Ok ok....enough with the fantasizing. Back to reality. Reality lately seems to include lots of missing the life I once had. I wish I could be back in Indiana sometimes. Those boys are seriously so special to me. I tend to play favorites sometimes but in all reality, Brock, Russ, and Ryne you're all on an equal playing field. Brock, you were the friend when I needed one the most. Right after the break up you took me in to your inner circle. You say it's only because you wanted an Asian friend but I truly think you enjoy my company no matter how much you want to deny it and as much as I'd like to deny it....even though on most occasions you make me crazy, I'm glad we're friends.

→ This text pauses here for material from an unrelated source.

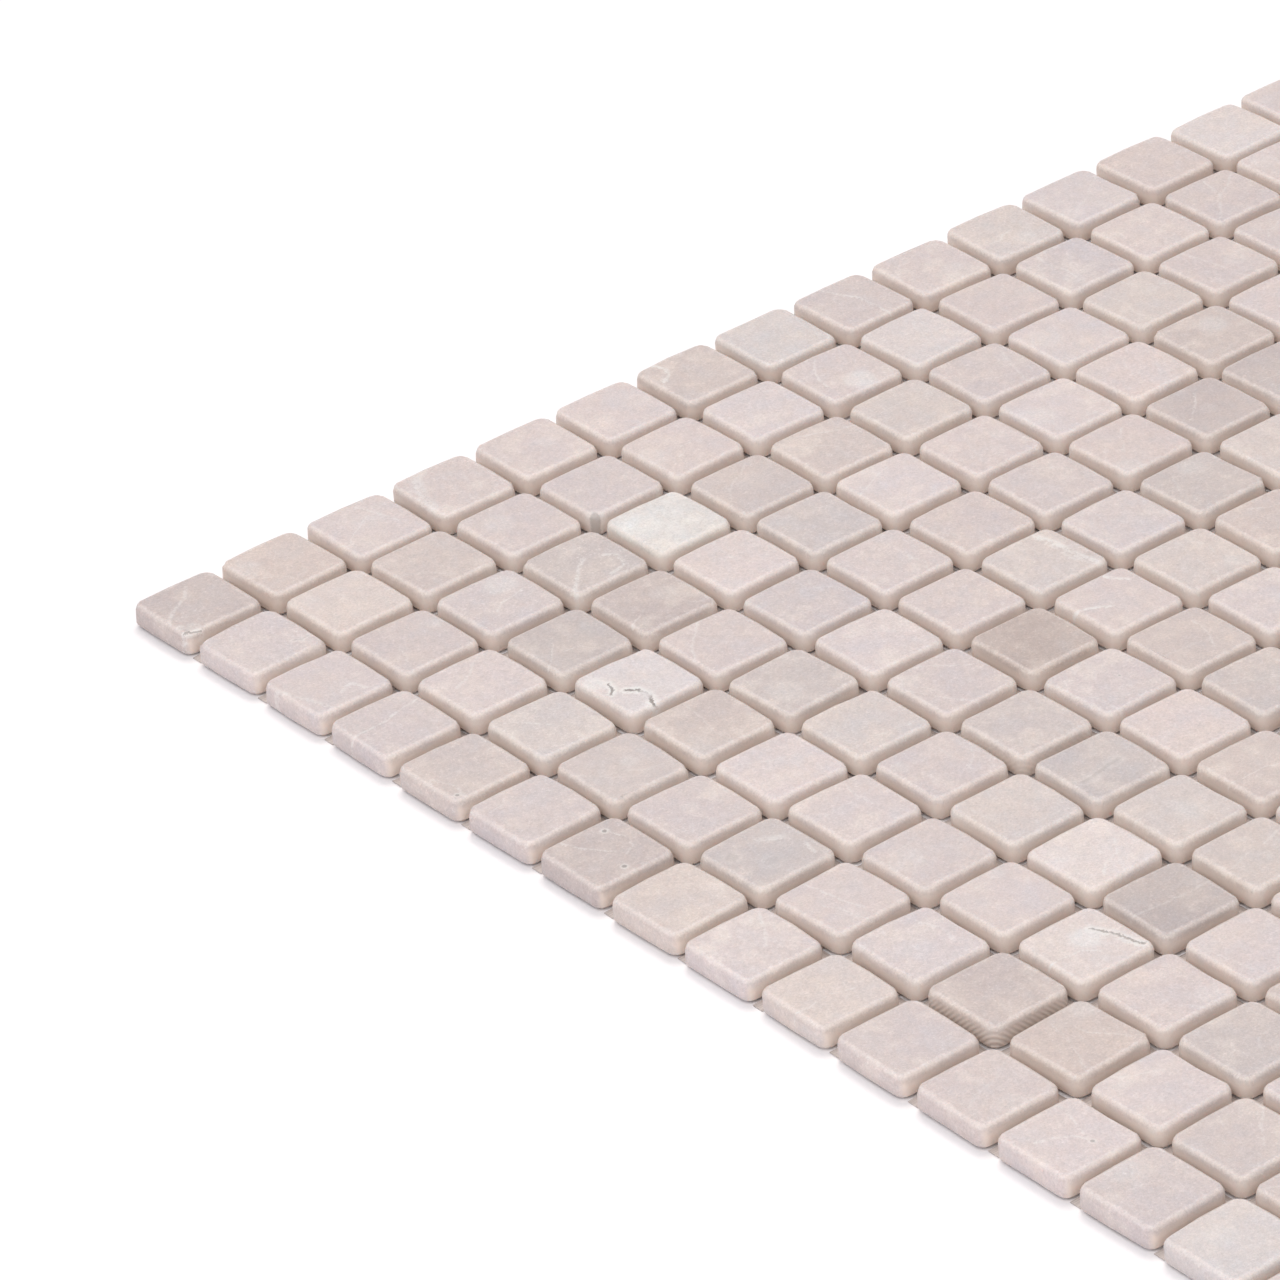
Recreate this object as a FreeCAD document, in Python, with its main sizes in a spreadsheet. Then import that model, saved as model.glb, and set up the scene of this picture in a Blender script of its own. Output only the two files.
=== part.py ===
import FreeCAD, Part
import os
import Sketcher

# Mosaic tile sheet: square marble chips with tumbled edges, set in a square
# field with open joints and bonded to a square of glass-fibre net.
# Origin at the middle of the net's underside, +Z up out of the chips' faces,
# rows of chips along X. All sizes in millimetres.

# Driving sizes: name, value, meaning.
SIZES = (
    ("chips_per_side", 18, "chips along each edge of the sheet"),
    ("chip_side", 15.5, "side of one chip, outside its worn edges"),
    ("chip_thickness", 4.0, "chip, from its sawn back to its face"),
    ("joint_width", 1.5, "open joint between neighbouring chips"),
    ("corner_wear", 1.5, "leg of the wear on a chip's four upright corners"),
    ("edge_wear", 0.9, "leg of the wear round a chip's face"),
    ("net_thickness", 0.4, "glass-fibre net with its coat of adhesive"),
    ("net_inset", 1.0, "net's edge, set back under the outer chips"),
    ("net_strip", 8.0, "strip of net left between two of its openings"),
)

# Places that more than one piece uses, as expressions on the sizes.
CHIP_PITCH = "(sizes.chip_side + sizes.joint_width)"
HALF_FIELD = "(sizes.chips_per_side - 1) / 2"
NET_SIDE = f"sizes.chips_per_side * {CHIP_PITCH} - sizes.joint_width - 2 * sizes.net_inset"

# The net's openings are drawn wider than they are woven. Each lies under two
# chips by four, and the strips between run under the joints, so that every
# chip keeps its seat; the outermost chips stand on closed net.
OPENING_ROWS = 4
OPENINGS_ACROSS = "(sizes.chips_per_side / 2 - 1)"
OPENING_PITCH_X = f"2 * {CHIP_PITCH}"
OPENING_PITCH_Y = f"(sizes.chips_per_side - 2) * {CHIP_PITCH} / {OPENING_ROWS}"


def make_sheet(doc):
    """Lay the driving sizes out in a spreadsheet, one alias to a row."""
    sheet = doc.addObject("Spreadsheet::Sheet", "sizes")
    for row, (alias, value, meaning) in enumerate(SIZES, start=1):
        sheet.set(f"A{row}", alias)
        sheet.set(f"B{row}", str(value))
        sheet.set(f"C{row}", meaning)
        sheet.setAlias(f"B{row}", alias)
    doc.recompute()
    return sheet


def origin_feature(body, role):
    """Return the plane or axis of a body's own origin that has this role."""
    return next(item for item in body.Origin.OriginFeatures if item.Role == role)


def rectangle_sketch(body, name, width, depth, middle=None):
    """Draw a rectangle, its sides and the place of its middle bound to expressions."""
    sketch = body.newObject("Sketcher::SketchObject", name)
    sketch.AttachmentSupport = [(origin_feature(body, "XY_Plane"), "")]
    sketch.MapMode = "FlatFace"
    corners = [
        FreeCAD.Vector(-1, -1, 0),
        FreeCAD.Vector(1, -1, 0),
        FreeCAD.Vector(1, 1, 0),
        FreeCAD.Vector(-1, 1, 0),
    ]
    for index in range(4):
        sketch.addGeometry(Part.LineSegment(corners[index], corners[(index + 1) % 4]), False)
    for index in range(4):
        sketch.addConstraint(Sketcher.Constraint("Coincident", index, 2, (index + 1) % 4, 1))
    for index in (0, 2):
        sketch.addConstraint(Sketcher.Constraint("Horizontal", index))
    for index in (1, 3):
        sketch.addConstraint(Sketcher.Constraint("Vertical", index))
    sketch.addConstraint(Sketcher.Constraint("Symmetric", 0, 1, 2, 1, -1, 1))
    for role, kind, start, end, size in (
        ("width", "DistanceX", (0, 1), (0, 2), width),
        ("depth", "DistanceY", (1, 1), (1, 2), depth),
    ):
        number = sketch.addConstraint(Sketcher.Constraint(kind, *start, *end, 2.0))
        sketch.renameConstraint(number, role)
        sketch.setExpression(f"Constraints.{role}", size)
    if middle is not None:
        sketch.setExpression("AttachmentOffset.Base.x", middle[0])
        sketch.setExpression("AttachmentOffset.Base.y", middle[1])
    return sketch


def pad_sketch(body, name, sketch, height):
    """Raise a sketch to a height bound to an expression."""
    pad = body.newObject("PartDesign::Pad", name)
    pad.Profile = sketch
    pad.setExpression("Length", height)
    body.Document.recompute()
    return pad


def upright_edges(shape):
    """Name the edges of a prism that run along Z."""
    names = []
    for number, edge in enumerate(shape.Edges, start=1):
        run = edge.Vertexes[-1].Point - edge.Vertexes[0].Point
        if abs(run.z) > 0.5 * edge.Length:
            names.append(f"Edge{number}")
    return names


def face_edges(shape):
    """Name the edges that lie wholly in the top plane of a shape."""
    top = shape.BoundBox.ZMax
    names = []
    for number, edge in enumerate(shape.Edges, start=1):
        if all(abs(vertex.Z - top) < 1e-6 for vertex in edge.Vertexes):
            names.append(f"Edge{number}")
    return names


def wear_edges(body, name, base, edges, leg):
    """Wear named edges off flat, by a leg bound to an expression."""
    chamfer = body.newObject("PartDesign::Chamfer", name)
    chamfer.Base = (base, edges)
    chamfer.setExpression("Size", leg)
    body.Document.recompute()
    return chamfer


def make_chip_row(doc, row):
    """Build one row of loose chips along X, counted from the +Y edge of the sheet."""
    label = f"chip_row_{row + 1:02d}"
    body = doc.addObject("PartDesign::Body", label)
    body.Label = label
    body.AllowCompound = True

    # One chip: a sawn square, its corners and then the rim of its face worn.
    outline = rectangle_sketch(body, f"{label}_outline", "sizes.chip_side", "sizes.chip_side")
    sawn = pad_sketch(body, f"{label}_sawn", outline, "sizes.chip_thickness")
    corners = wear_edges(
        body, f"{label}_corners", sawn, upright_edges(sawn.Shape), "sizes.corner_wear"
    )
    wear_edges(body, f"{label}_rim", corners, face_edges(corners.Shape), "sizes.edge_wear")

    # The row: the same chip again at every pitch.
    pattern = body.newObject("PartDesign::LinearPattern", f"{label}_chips")
    pattern.TransformMode = "Whole shape"
    pattern.Direction = (origin_feature(body, "X_Axis"), [""])
    pattern.Mode = "Spacing"
    pattern.setExpression("Offset", CHIP_PITCH)
    pattern.setExpression("Occurrences", "sizes.chips_per_side")
    body.Tip = pattern

    # The row's first chip stands at the -X end, its back on the net.
    body.setExpression("Placement.Base.x", f"-{HALF_FIELD} * {CHIP_PITCH}")
    body.setExpression("Placement.Base.y", f"({HALF_FIELD} - {row}) * {CHIP_PITCH}")
    body.setExpression("Placement.Base.z", "sizes.net_thickness")
    return body


def make_backing_net(doc):
    """Build the square of net that every chip's back is bonded to."""
    body = doc.addObject("PartDesign::Body", "backing_net")
    body.Label = "backing_net"
    outline = rectangle_sketch(body, "backing_net_outline", NET_SIDE, NET_SIDE)
    cloth = pad_sketch(body, "backing_net_cloth", outline, "sizes.net_thickness")

    # Row by row from -Y: one opening through the net at the -X end, and the
    # same opening again at every second joint across.
    step = cloth
    for row in range(OPENING_ROWS):
        name = f"backing_net_row_{row + 1}"
        first = (
            f"-({OPENINGS_ACROSS} - 1) / 2 * {OPENING_PITCH_X}",
            f"({row} - ({OPENING_ROWS} - 1) / 2) * {OPENING_PITCH_Y}",
        )
        opening = rectangle_sketch(
            body,
            f"{name}_opening",
            f"{OPENING_PITCH_X} - sizes.net_strip",
            f"{OPENING_PITCH_Y} - sizes.net_strip",
            first,
        )
        cut = body.newObject("PartDesign::Pocket", f"{name}_cut")
        cut.Profile = opening
        cut.Reversed = True
        cut.setExpression("Length", "sizes.net_thickness")
        doc.recompute()
        if not cut.Shape.Volume < step.Shape.Volume:
            raise RuntimeError(f"{name}: the first opening does not cut the net")
        step = body.newObject("PartDesign::LinearPattern", f"{name}_openings")
        step.Originals = [cut]
        step.Direction = (origin_feature(body, "X_Axis"), [""])
        step.Mode = "Spacing"
        step.setExpression("Offset", OPENING_PITCH_X)
        step.setExpression("Occurrences", OPENINGS_ACROSS)
        body.Tip = step
        doc.recompute()
    return body


def check_objects(doc, parts):
    """Stop if any object failed to compute or any piece is not a sound solid."""
    for item in doc.Objects:
        if "Invalid" in item.State or "Error" in item.State:
            raise RuntimeError(f"{item.Label} did not compute: {item.State}")
    for part in parts:
        if part.Shape.isNull() or not part.Shape.isValid() or not part.Shape.Solids:
            raise RuntimeError(f"{part.Label} has no sound shape")


def main():
    """Build the sheet and write each of its pieces to the parts folder."""
    doc = FreeCAD.newDocument("mosaic_sheet")
    sizes = make_sheet(doc)
    parts = [make_backing_net(doc)]
    for row in range(int(sizes.chips_per_side)):
        parts.append(make_chip_row(doc, row))
    doc.recompute()
    check_objects(doc, parts)
    os.makedirs("parts", exist_ok=True)
    for part in parts:
        part.Shape.exportStep(f"parts/{part.Label}.step")
        print(f"{part.Label}: {len(part.Shape.Solids)} solid(s), {part.Shape.Volume:.1f} mm3")


main()
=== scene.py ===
"""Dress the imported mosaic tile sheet: tumbled marble on a glass-fibre net, in a soft studio."""

import logging
import math
import random
from dataclasses import dataclass
from enum import Enum

import bmesh
import bpy
from bmesh.types import BMEdge, BMesh, BMLayerItem, BMVert
from bpy.types import ID, Material, Mesh, Node, NodeTree, Object
from bpy.types import NodeOutputs as Outputs, NodeSocket as Socket
from mathutils import Matrix, Vector, noise


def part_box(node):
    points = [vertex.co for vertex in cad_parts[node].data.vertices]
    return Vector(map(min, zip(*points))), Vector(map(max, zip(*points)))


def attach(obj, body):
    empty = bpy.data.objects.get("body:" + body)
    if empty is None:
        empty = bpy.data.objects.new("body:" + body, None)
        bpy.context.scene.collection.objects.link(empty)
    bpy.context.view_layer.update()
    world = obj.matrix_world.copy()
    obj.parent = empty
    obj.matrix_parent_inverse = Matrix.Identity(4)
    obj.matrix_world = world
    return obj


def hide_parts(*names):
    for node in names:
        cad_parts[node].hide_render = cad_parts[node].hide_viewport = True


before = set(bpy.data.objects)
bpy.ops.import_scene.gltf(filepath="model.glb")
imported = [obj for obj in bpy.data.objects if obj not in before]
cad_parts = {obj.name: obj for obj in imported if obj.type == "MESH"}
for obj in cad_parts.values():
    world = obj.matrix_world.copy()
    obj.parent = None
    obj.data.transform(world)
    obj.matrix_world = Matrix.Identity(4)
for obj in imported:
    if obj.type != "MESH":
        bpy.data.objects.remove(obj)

LOG = logging.getLogger("mosaic_sheet")
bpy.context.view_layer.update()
MM = 0.001
ROWS = 18
BODY = "root"
FLOAT, VECTOR = "NodeSocketFloat", "NodeSocketVector"
Pair = tuple[float, float]
Triple = tuple[float, float, float]
Colour = tuple[float, float, float, float]


class Tone(Enum):
    """Shades that the stone of single chips comes in, as linear base colours."""

    ROSE = (0.605, 0.520, 0.510)
    BLUSH = (0.632, 0.547, 0.538)
    CREAM = (0.612, 0.532, 0.508)
    SAND = (0.575, 0.490, 0.468)
    PALE = (0.628, 0.566, 0.556)
    PEARL = (0.668, 0.592, 0.580)
    MILK = (0.690, 0.650, 0.628)
    LILAC = (0.542, 0.474, 0.461)
    TAUPE = (0.520, 0.442, 0.427)
    SMOKE = (0.490, 0.415, 0.398)
    UMBER = (0.462, 0.378, 0.350)


@dataclass(frozen=True)
class Line:
    """One vein or crack across a chip's face, in millimetres from the chip's middle."""

    path: tuple[Pair, ...] = ((0.0, 0.0), (0.0, 0.0))  # two to four points that it passes
    width: float = 0.2
    white: float = 0.0  # how clearly its white mineral shows, from 0 to 1
    split: float = 0.0  # how far it gapes as a dark crack; above 1 it is unbroken

    def point(self, number: int) -> Vector:
        """Return one of four points of the path, where a short one stays on its last."""
        return Vector((*self.path[min(number, len(self.path) - 1)], 0.0))


@dataclass(frozen=True)
class Spot:
    """One round mark on a chip's face, in millimetres from the chip's middle."""

    x: float = 0.0
    y: float = 0.0
    radius: float = 1.0
    shade: float = 0.0  # from -1 for a dark pit to 1 for a pale curd


@dataclass(frozen=True)
class ChipTraits:
    """What tells one chip's stone from the next; one without a tone is given one by chance."""

    tone: Tone | None = None
    vein: Line = Line()
    branch: Line = Line()
    spot: Spot = Spot()
    dimple: Spot = Spot()
    cloud: float = 0.4
    fleck: float = 0.25
    sawn: float = 0.0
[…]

Russell Cade. My second favorite....you by far give the best hugs. You know how to make a lady feel special and while for a split second I could call you "mine" in the end you deserve a special lady. Someone much more special than me and you know that. You and your constant witty comments and movie chatter always keeps me entertained and when I really need it, you listen to my incessant whining and pouting. I'm sure you claim it's because you have no choice but deep deep deep down I know you care. I know I know, you're a robot....or Spock, but I know you have feelings somewhere in there. And Ryne Ryne Ryne. My eternal favorite. My emo little friend. How I enjoy your company. I never run out of things to talk about with you. You know every detail of every romantic relationship I ever had and at the end of each one you remind me that I need to stop dating douches. Only time will tell if I've broken that habit with this one....so far all signs point to maybe. You make me laugh with your deeply seeded sarcasm and your stories of dunhams or the latest moron you've encountered. Basically you're awesome or even better, you ARE batman. I guess the moral of the story is I miss you boys. The whole three hours away thing sucks pretty bad. I could use some Indiana hugging these days. And some bonfires. And oh my Lord a Wildcat crispy chicken with BBQ sauce. That may be the only thing I miss more than you three. Looks like a road trip is in order....if not for you boys then DEFINITELY for the crispy chicken. I think I should make that happen.